Relying on tools alone. Listing Jira, Asana, or Scrum in a skills section is not enough if your bullets never show planning, coordination, stakeholder work, or delivery outcomes.
Missing exact phrasing from the posting. If the job says project management and your resume only says managed projects, some ATS tools may treat that as a weaker match.
Stuffing PM jargon into one section. Spread the important wording across your summary, skills, and bullets so the resume still reads like someone who has actually carried work forward.
Project Manager Resume Keyword Checklist
- Your summary clearly names project management, program delivery, or implementation ownership.

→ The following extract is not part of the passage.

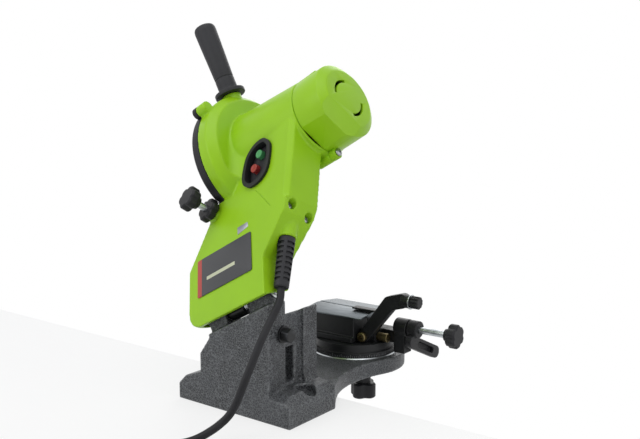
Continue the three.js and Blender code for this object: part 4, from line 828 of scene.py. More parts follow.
def power_lead():
    """One curve from the boot through the free run and the coil, with where it starts and ends."""
    coil, lead, tail = coil_route()
    exit_point = GLAND @ Vector((0, 0, -RELIEF_LENGTH * MM))
    out = (exit_point - GLAND.translation).normalized()
    start = exit_point / MM
    free = [start + out * 0.3, start + out * 14] + [Vector(p) for p in FREE_RUN]
    free += [coil[0] + lead * 14, coil[0] + lead * 0.3]
    points = through(free, 3)[:-1] + coil
    curve = bpy.data.curves.new("power_lead", "CURVE")
    curve.dimensions = "3D"
    curve.resolution_u = 6
    curve.bevel_depth = CORD_RADIUS * MM
    curve.bevel_resolution = 6
    curve.use_fill_caps = True
    spline = curve.splines.new("BEZIER")
    spline.bezier_points.add(len(points) - 1)
    for knot, point in zip(spline.bezier_points, points):
        knot.co = point * MM
        knot.handle_left_type = knot.handle_right_type = "AUTO"
    piece = bpy.data.objects.new("power_lead", curve)
    scene.collection.objects.link(piece)
    return piece, exit_point, points, tail


lead_piece, lead_exit, lead_points, lead_tail = power_lead()
length = sum((b - a).length for a, b in zip(lead_points, lead_points[1:]))
print("lead points", len(lead_points), "length, mm", round(length, 1))

# %% [markdown]
# The plug is a moulded two-pin one. Its body is a soft oval that narrows to the neck, so it is built as
# rings of points from the neck to the front, and the two round pins are turned with a rounded tip.

# %% Plug
def ringed(name, rings, matrix):
    """A closed skin over rings of equally many points, in millimetres."""
    bm = bmesh.new()
    rows = [[bm.verts.new(p) for p in ring] for ring in rings]
    for low, high in zip(rows, rows[1:]):
        for k in range(len(low)):
            j = (k + 1) % len(low)
            bm.faces.new((low[k], low[j], high[j], high[k]))
    bm.faces.new(rows[0])
    bm.faces.new(rows[-1])
    return smooth_faces(in_place(name, bm, matrix), 50.0)


def plug_frame():
    """The end of the coil's straight tail: +Z ahead, and the flat of the plug level with the bench."""
    ahead = lead_tail.normalized()
    side = Vector((0, 0, 1)).cross(ahead)
    matrix = Matrix((side, Vector((0, 0, 1)), ahead)).transposed().to_4x4()
    matrix.translation = (lead_points[-1] + ahead * 0.3) * MM
    return matrix


PLUG_SHAPE = [(0, 5.6, 5.6), (1.2, 6.4, 6.4), (14, 7.4, 7.2), (17, 10.5, 8.6), (22, 15.2, 10.9),
              (28, 17.1, 12.1), (36, 17.4, 12.3), (45, 16.9, 12.1), (49.5, 16.3, 11.7), (51.6, 15.0, 10.6),
              (52, 14.0, 9.8)]  # height, half width, half depth


def plug_body(matrix, sides=48):
    rings = []
    for height, wide, deep in PLUG_SHAPE:
        turns = (2 * math.pi * k / sides for k in range(sides))
        rings.append([(wide * math.cos(a), deep * math.sin(a), height) for a in turns])
    return ringed("plug_body", rings, matrix)


PIN_SHAPE, PIN_OFFSET = [(0, 51.5), (2.4, 51.5), (2.4, 70.0), (1.2, 71.0), (0, 71.0)], 9.5
plug_place = plug_frame()
plug_piece = plug_body(plug_place)
pins = [lathe(f"plug_pin_{i + 1}", PIN_SHAPE, place(plug_place, side * PIN_OFFSET, 0, 0), 32, 0.8)
        for i, side in enumerate((-1, 1))]
fit(plug_piece, "base", "black_plastic", "black", "plug")
for pin in pins:
    fit(pin, "base", "brass", "brass")
print("plug pieces", made)

# %% [markdown]
# The lead gets its finish, and it lies on the bench and so rides on the base. The imported cord and coil
# are hidden.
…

- Your bullet points show scope, stakeholders, or deliverables rather than only activity.
- You include timeline, risk, budget, or reporting language where it is real.
- You use tool or framework terms only when they are backed by actual work.
- You reflect the environment of the posting, such as Agile software delivery or operational rollout work.
- Your format uses ATS-safe headings and simple structure.
Frequently Asked Questions
What keywords should I use on a project manager resume?
Strong project-manager resumes usually include project management, stakeholder management, cross-functional collaboration, timeline management, risk management, status reporting, and the delivery framework or tools used in the role.
Does ATS treat project manager and project management as different keywords?
Often yes. Many ATS tools prefer exact phrase matches, so if the posting repeats project management, that exact phrase should appear on your resume where it is honest and supported.
What if I led projects but was not called a project manager?
You can still use project-management language in your bullets if you really planned work, coordinated stakeholders, tracked timelines, or managed delivery. The key is proving the work, not borrowing a title you did not hold.
How do I avoid keyword stuffing on a project manager resume?
Attach each keyword to a scope, team, deadline, or result. A strong PM resume should sound like clear execution ownership, not a copied list of Agile and stakeholder buzzwords.